─── Material shown

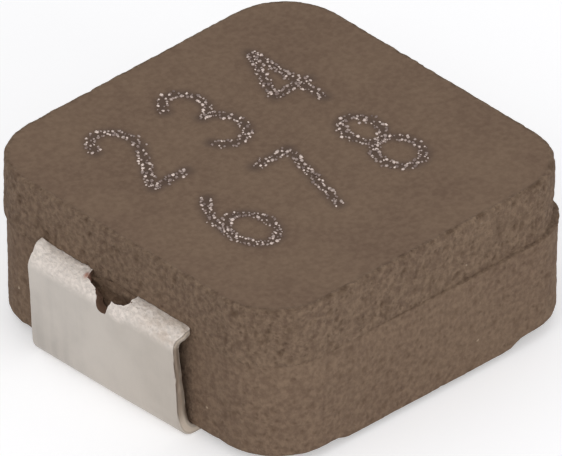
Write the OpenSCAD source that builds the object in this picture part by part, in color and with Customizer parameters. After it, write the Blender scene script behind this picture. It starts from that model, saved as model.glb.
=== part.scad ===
// Shielded inductor for surface mounting: a coil of flat wire pressed into a
// block of iron powder, with two strips of tinned copper folded down its ends.
// The strips lie along X, -Y is the front, +Z is up and z = 0 is the board.

/* [Pressed body] */
// Length of the body between the two terminal ends
body_l = 6.47; // [5.8:0.01:7.5]
// Width of the body across the terminals
body_w = 6.47; // [5.8:0.01:7.5]
// Height of the body from its underside to its top face
body_h = 2.72; // [2.5:0.01:3.4]
// Radius of the four upright corners
corner_r = 1.08; // [0.4:0.01:1.4]
// Height of the parting line, where the two dies met, above the underside
parting_h = 1.71; // [1.5:0.01:1.9]
// Lean of the walls below the parting line, in degrees
lower_draft = 1; // [0.5:0.1:3]
// Bevel along the top and bottom edges
edge_bevel = 0.05; // [0.02:0.01:0.12]
// Distance along X by which the lower die was out of line with the upper one
die_shift_x = 0.01; // [0.01:0.01:0.08]
// Distance towards the front by which the lower die was out of line
die_shift_y = 0.05; // [0.01:0.01:0.1]

/* [Terminals] */
// Width of the strip
strip_w = 3.14; // [2.6:0.01:3.8]
// Thickness of the strip
strip_t = 0.15; // [0.1:0.01:0.2]
// Inside radius of the two folds of a strip
fold_r = 0.18; // [0.1:0.01:0.25]
// Distance by which the strips lie behind the body's middle
strip_offset = 0.18; // [0:0.01:0.3]
// Air gap between the top of the upright leg and the body
leg_gap = 0.18; // [0.15:0.01:0.25]
// Lean of the leg, whose lower end stands closer to the body, in degrees
leg_lean = 4.8; // [0:0.1:5]
// Length of the foot, from the outside of the leg to the foot's free edge
foot_l = 1.6; // [1.2:0.01:1.9]
// Length of the tab that the body holds
tab_l = 0.75; // [0.6:0.01:0.9]

/* [Hole at the upper fold] */
// Width of the hole where the strip leaves the body
hole_w = 0.98; // [0.6:0.01:1.4]
// Length of the hole's full width, across the fold
shoulder_l = 0.14; // [0.05:0.01:0.15]
// Length from the fold's start to where the hole has narrowed to a slot
funnel_l = 0.3; // [0.2:0.01:0.35]
// Width of the slot in the leg
slot_w = 0.24; // [0.12:0.01:0.4]
// Depth of the slot's round end below the top of the strip
slot_depth = 0.4; // [0.4:0.01:0.7]

/* [Powder in the hole] */
// How far the powder has come out of the body
spill_l = 0.15; // [0.05:0.01:0.15]
// Height of the spilt powder's outer end
spill_h = 0.25; // [0.1:0.01:0.3]
// Depth of its outer end below the tab
spill_drop = 0.08; // [0.02:0.01:0.15]

/* [Seats for the feet] */
// Height of the body's underside above the board
standoff = 0.1; // [0.03:0.01:0.12]
// Air gap between a foot and the step above it
foot_gap = 0.02; // [0.01:0.01:0.05]
// Gap between the free edge of a foot and the end of its step
seat_end_gap = 0.2; // [0.05:0.01:0.4]

/* [Coil] */
// Number of whole turns
turns = 3; // [2:1:3]
// Middle radius of the turns
coil_r = 1.35; // [1.2:0.01:1.45]
// Radial width of the flat wire
wire_w = 0.85; // [0.6:0.01:0.95]
// Thickness of the flat wire
wire_t = 0.3; // [0.2:0.01:0.34]
// Gap between one turn and the next
turn_gap = 0.04; // [0.02:0.01:0.06]
// Height of the coil's middle above the body's underside
coil_h = 1.47; // [1.35:0.01:1.55]
// Length of wire that is welded under each tab
weld_l = 0.5; // [0.3:0.01:0.55]

/* [Hidden] */

// Circles of the body's corners, the folds and the hole
round_steps = 64;
// Stations in one turn of the coil, and along the slope of one lead
turn_steps = 48;
slope_steps = 8;
// Run of level wire between the foot of a lead's slope and the edge of the tab
level_run = 0.04;
// Reach of a cutting shape past the face that it cuts
cut_reach = 1;

// Heights above the board
parting_z = standoff + parting_h;
top_z = standoff + body_h;
strip_z = parting_z;
strip_top_z = strip_z + strip_t;

// Distances of the strip's parts from the middle, along X
end_x = (body_l + die_shift_x) / 2;
leg_x = end_x + leg_gap;
leg_outer_x = leg_x + strip_t;
fold_x = leg_x - fold_r;
outer_r = fold_r + strip_t;
leg_l = (strip_top_z - 2 * outer_r) / cos(leg_lean);
low_fold_x = fold_x - leg_l * sin(leg_lean);
tab_x = end_x - tab_l;
foot_x = leg_outer_x - foot_l;
seat_x = foot_x - seat_end_gap;

// The step over a foot clears the foot's upper face
seat_z = strip_t + foot_gap;

// Coil and leads: the wire lies under the tabs, and rises or falls to them
// only where it is clear of the turns
pitch = wire_t + turn_gap;
coil_z = standoff + coil_h;
lead_z = strip_z - wire_t / 2;
clear_x = sqrt(2 * coil_r * wire_w);
level_x = tab_x - level_run;
lead_end_x = tab_x + weld_l;

// Block with rounded upright corners. Its walls stand inside the outline
// l by w by inset_low at its lower face and by inset_high at its upper face.
module leaning_block(l, w, h, inset_low, inset_high) {
    module web(span, depth) {
        half = span / 2;
        rotate([90, 0, 0])
            linear_extrude(depth, center = true)
                polygon([
                    [inset_low - half, 0],
                    [half - inset_low, 0],
                    [half - inset_high, h],
                    [inset_high - half, h]
                ]);
    }
    web(l, w - 2 * corner_r);
    rotate([0, 0, 90]) web(w, l - 2 * corner_r);
    for (side_x = [-1, 1], side_y = [-1, 1])
        translate([side_x * (l / 2 - corner_r), side_y * (w / 2 - corner_r), 0])
            cylinder(h = h, r1 = corner_r - inset_low, r2 = corner_r - inset_high, $fn = round_steps);
}

// What the upper die pressed: straight walls and a bevelled top edge
module upper_half() {
    wall_h = body_h - parting_h - edge_bevel;
    translate([-die_shift_x / 2, die_shift_y / 2, parting_z]) {
        leaning_block(body_l, body_w, wall_h, 0, 0);
        translate([0, 0, wall_h]) leaning_block(body_l, body_w, edge_bevel, 0, edge_bevel);
    }
}

// What the lower die pressed: walls that lean in towards the underside
module lower_half() {
    lean = tan(lower_draft);
    wall_inset = lean * (parting_h - edge_bevel);
    translate([die_shift_x / 2, -die_shift_y / 2, standoff]) {
        leaning_block(body_l, body_w, edge_bevel, wall_inset + edge_bevel, wall_inset);
        translate([0, 0, edge_bevel])
            leaning_block(body_l, body_w, parting_h - edge_bevel, wall_inset, 0);
    }
}

// Step across the underside that makes room for the foot at +X
module foot_seat() {
    translate([seat_x, -body_w / 2 - cut_reach, standoff - cut_reach])
        cube([end_x - seat_x + cut_reach, body_w + 2 * cut_reach, seat_z - standoff + cut_reach]);
}

// Powder that has come out through the strip's hole at +X and slopes down to
// the leg
module spilt_powder() {
    outer_z = strip_z - spill_drop;
    root_x = end_x - hole_w / 2;
    root_z = outer_z - 2 * spill_h;
    translate([0, strip_offset, 0])
        rotate([90, 0, 0])
            linear_extrude(hole_w, center = true)
                polygon([
                    [root_x, root_z],
                    [end_x, root_z],
                    [end_x + spill_l, outer_z - spill_h],
                    [end_x + spill_l, outer_z],
                    [end_x, strip_top_z - edge_bevel],
                    [root_x, strip_top_z - edge_bevel]
                ]);
}

// The powder is pressed round the coil and the tabs, and fills all the room
// that they leave
module pressed_body() {
    color([0.46, 0.39, 0.33])
        difference() {
            union() {
                upper_half();
                lower_half();
                spilt_powder();
                mirror([1, 0, 0]) spilt_powder();
            }
            foot_seat();
            mirror([1, 0, 0]) foot_seat();
            coil();
            terminal_left();
            terminal_right();
        }
}

// Fold of the strip about the point (x, z), through a turn from the angle start
module fold(x, z, start, turn) {
    translate([x, 0, z])
        rotate([90, 0, 0])
            rotate([0, 0, start])
                rotate_extrude(angle = turn, $fn = round_steps)
                    translate([fold_r, -strip_w / 2]) square([strip_t, strip_w]);
}

// Level stretch of the strip from x1 to x2, with its underside at the height z
module stretch(x1, x2, z) {
    translate([x1, -strip_w / 2, z]) cube([x2 - x1, strip_w, strip_t]);
}

// Locking hole of the strip: half round inside the body, full width and then a
// funnel over the fold, and a slot with a round end in the leg
module locking_hole() {
    fold_z = strip_top_z - outer_r;
    slot_r = slot_w / 2;
    mouth_y = outer_r / sqrt(2);
    translate([end_x, 0, strip_z - strip_t])
        rotate([0, 0, 90])
            rotate_extrude(angle = 180, $fn = round_steps) square([hole_w / 2, 3 * strip_t]);
    translate([fold_x, 0, fold_z])
        rotate([0, -45, 0])
            rotate([90, 0, 90])
                linear_extrude(cut_reach)
                    polygon([
                        [-hole_w / 2, outer_r],
                        [-hole_w / 2, mouth_y - shoulder_l],
                        [-slot_r, mouth_y - funnel_l],
                        [slot_r, mouth_y - funnel_l],
                        [hole_w / 2, mouth_y - shoulder_l],
                        [hole_w / 2, outer_r]
                    ]);
    translate([fold_x, 0, strip_top_z - slot_depth + slot_r])
        rotate([90, 0, 90]) {
            translate([-slot_r, 0, 0]) cube([slot_w, slot_depth - slot_r, cut_reach]);
            cylinder(h = cut_reach, r = slot_r, $fn = round_steps);
        }
}

// Strip at +X: tab in the body, fold, leaning leg, fold and foot under the body
module terminal_strip() {
    translate([0, strip_offset, 0])
        difference() {
            union() {
                stretch(tab_x, fold_x, strip_z);
                fold(fold_x, strip_top_z - outer_r, -leg_lean, 90 + leg_lean);
                translate([low_fold_x, 0, outer_r])
                    rotate([0, leg_lean, 0])
                        translate([fold_r, -strip_w / 2, 0]) cube([strip_t, strip_w, leg_l]);
                fold(low_fold_x, outer_r, -90, 90 - leg_lean);
                stretch(foot_x, low_fold_x, 0);
            }
            locking_hole();
        }
}

module terminal_left() {
    color([0.77, 0.75, 0.71]) mirror([1, 0, 0]) terminal_strip();
}

module terminal_right() {
    color([0.77, 0.75, 0.71]) terminal_strip();
}

// Middle line of the wire, as stations [point, heading, climb] with angles in
// degrees. It comes from +X, winds upwards and leaves towards -X.
function slope_share(x) = max(0, min(1, (x - clear_x) / (level_x - clear_x)));
function lead_start_z(side) =
    coil_z - side * pitch * (turns / 2 + clear_x / (2 * PI * coil_r));
function lead_point_z(side, x) =
    x < clear_x
        ? coil_z - side * pitch * (turns / 2 + x / (2 * PI * coil_r))
        : lead_start_z(side) + (lead_z - lead_start_z(side)) * (1 - cos(180 * slope_share(x))) / 2;
function lead_climb(side, x) =
    atan((lead_z - lead_start_z(side)) / (level_x - clear_x) * PI / 2 * sin(180 * slope_share(x)));
function lead_station(side, x) =
    [[side * x, coil_r, lead_point_z(side, x)], 180, -side * lead_climb(side, x)];
function turn_station(angle) =
    [
        [coil_r * cos(angle + 90), coil_r * sin(angle + 90), coil_z + pitch * (angle / 360 - turns / 2)],
        angle + 180,
        0
    ];

// Distances along a lead, from the coil outwards
lead_xs = [
    clear_x / 2,
    for (i = [0 : slope_steps]) clear_x + (level_x - clear_x) * i / slope_steps,
    lead_end_x
];
last_x = len(lead_xs) - 1;
wire_stations = [
    for (i = [0 : last_x]) lead_station(1, lead_xs[last_x - i]),
    for (i = [0 : turns * turn_steps]) turn_station(360 * i / turn_steps),
    for (x = lead_xs) lead_station(-1, x)
];

// Four corners of the wire at a station
function wire_corners(station) =
    let (
        heading = station[1],
        climb = station[2],
        across = [sin(heading), -cos(heading), 0] * wire_w / 2,
        up = [-cos(heading) * sin(climb), -sin(heading) * sin(climb), cos(climb)] * wire_t / 2
    )
    [
        station[0] + across - up,
        station[0] + across + up,
        station[0] - across + up,
        station[0] - across - up
    ];

// Two triangles for each side of the wire between stations i and i + 1
function wire_sides(i) = [
    for (j = [0 : 3], half = [0, 1])
        let (a = 4 * i + j, b = 4 * i + (j + 1) % 4)
            half == 0 ? [a, b, b + 4] : [a, b + 4, a + 4]
];

// Edge-wound coil with its two leads, in one length of flat wire
module coil() {
    last = len(wire_stations) - 1;
    color([0.72, 0.45, 0.28])
        polyhedron(
            points = [for (station = wire_stations) each wire_corners(station)],
            faces = [
                [3, 2, 1, 0],
                for (i = [0 : last - 1]) each wire_sides(i),
                [4 * last, 4 * last + 1, 4 * last + 2, 4 * last + 3]
            ]
        );
}

pressed_body();
coil();
terminal_left();
terminal_right();
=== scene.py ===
"""Looks of a shielded inductor for surface mounting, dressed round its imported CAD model.

Lengths are in metres, in the frame of the CAD model: the strips lie along X, -Y is the
front and +Z is up from the board. The file is laid out as an add-on and run as a script.
"""

import math
import random

import bmesh
import bpy
import numpy as np
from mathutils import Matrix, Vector, kdtree, noise


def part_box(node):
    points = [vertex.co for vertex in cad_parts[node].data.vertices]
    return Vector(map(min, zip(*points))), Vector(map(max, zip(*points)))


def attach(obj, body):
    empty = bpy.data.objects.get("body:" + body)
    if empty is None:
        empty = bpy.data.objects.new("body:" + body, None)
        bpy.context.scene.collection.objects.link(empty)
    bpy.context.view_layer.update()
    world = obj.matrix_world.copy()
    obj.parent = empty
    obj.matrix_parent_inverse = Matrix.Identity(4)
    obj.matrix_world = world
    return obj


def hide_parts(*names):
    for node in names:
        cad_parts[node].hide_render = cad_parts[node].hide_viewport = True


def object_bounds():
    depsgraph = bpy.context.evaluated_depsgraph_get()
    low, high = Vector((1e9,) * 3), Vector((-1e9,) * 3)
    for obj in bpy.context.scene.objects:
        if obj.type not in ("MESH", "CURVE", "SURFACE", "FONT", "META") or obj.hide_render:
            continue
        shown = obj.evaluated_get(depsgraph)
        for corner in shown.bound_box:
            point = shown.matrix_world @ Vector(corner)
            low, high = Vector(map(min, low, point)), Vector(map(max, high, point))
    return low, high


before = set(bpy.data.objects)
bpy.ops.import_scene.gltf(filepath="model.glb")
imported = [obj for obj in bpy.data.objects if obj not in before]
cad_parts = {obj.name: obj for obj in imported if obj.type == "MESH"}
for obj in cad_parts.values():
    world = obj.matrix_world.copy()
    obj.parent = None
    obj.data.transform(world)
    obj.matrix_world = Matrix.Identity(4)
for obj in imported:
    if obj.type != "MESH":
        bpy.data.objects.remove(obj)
CAD_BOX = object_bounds()

bl_info = {
    "name": "Pressed Powder Inductor",
    "version": (1, 0, 0),
    "blender": (4, 5, 0),
    "location": "View3D > Sidebar > Inductor",
    "description": "Makes the pressed block, folded strips, marking and coil finish of a shielded inductor",
    "category": "Add Mesh",
}

MM = 0.001

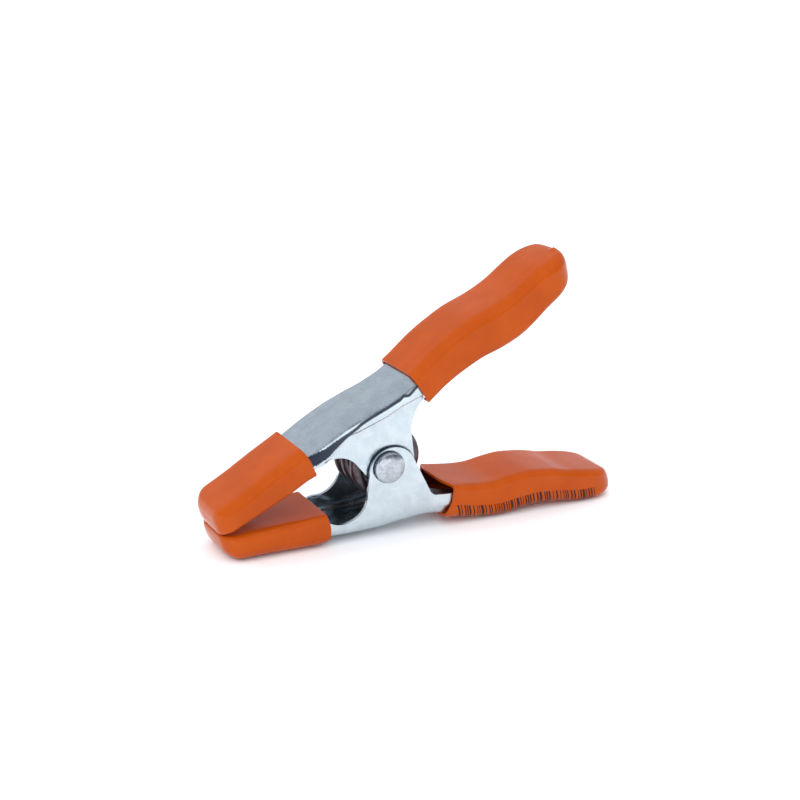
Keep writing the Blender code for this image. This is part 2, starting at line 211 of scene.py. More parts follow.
def spline(points):
    """Return a smooth function through the points, a cubic Hermite curve on an uneven grid."""
    def value(a):
        last = len(points) - 2
        i = min(max(sum(1 for p in points[1:] if a >= p[0]), 0), last)
        (a0, b0), (a1, b1) = points[i], points[i + 1]
        before = points[i - 1] if i > 0 else (2 * a0 - a1, 2 * b0 - b1)
        after = points[i + 2] if i < last else (2 * a1 - a0, 2 * b1 - b0)
        step = a1 - a0
        rise0 = step * (b1 - before[1]) / (a1 - before[0])
        rise1 = step * (after[1] - b0) / (after[0] - a0)
        t = (a - a0) / step
        return ((2 * t ** 3 - 3 * t ** 2 + 1) * b0 + (t ** 3 - 2 * t ** 2 + t) * rise0
                + (3 * t ** 2 - 2 * t ** 3) * b1 + (t ** 3 - t ** 2) * rise1)
    return value


spine_height = {1: spline(UPPER_SPINE), -1: spline(LOWER_SPINE)}
joggle_line = spline(JOGGLE_ARCH)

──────

▸ Task to complete:
Quote exactly the first line of the data and every line after it through the one holding "is the board.".

▸ Written response:
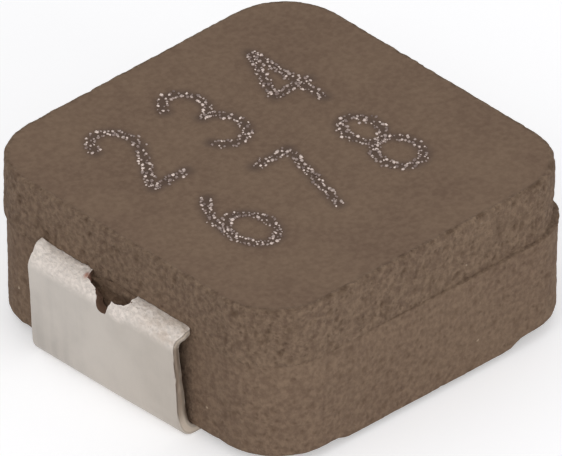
Write the OpenSCAD source that builds the object in this picture part by part, in color and with Customizer parameters. After it, write the Blender scene script behind this picture. It starts from that model, saved as model.glb.
=== part.scad ===
// Shielded inductor for surface mounting: a coil of flat wire pressed into a
// block of iron powder, with two strips of tinned copper folded down its ends.
// The strips lie along X, -Y is the front, +Z is up and z = 0 is the board.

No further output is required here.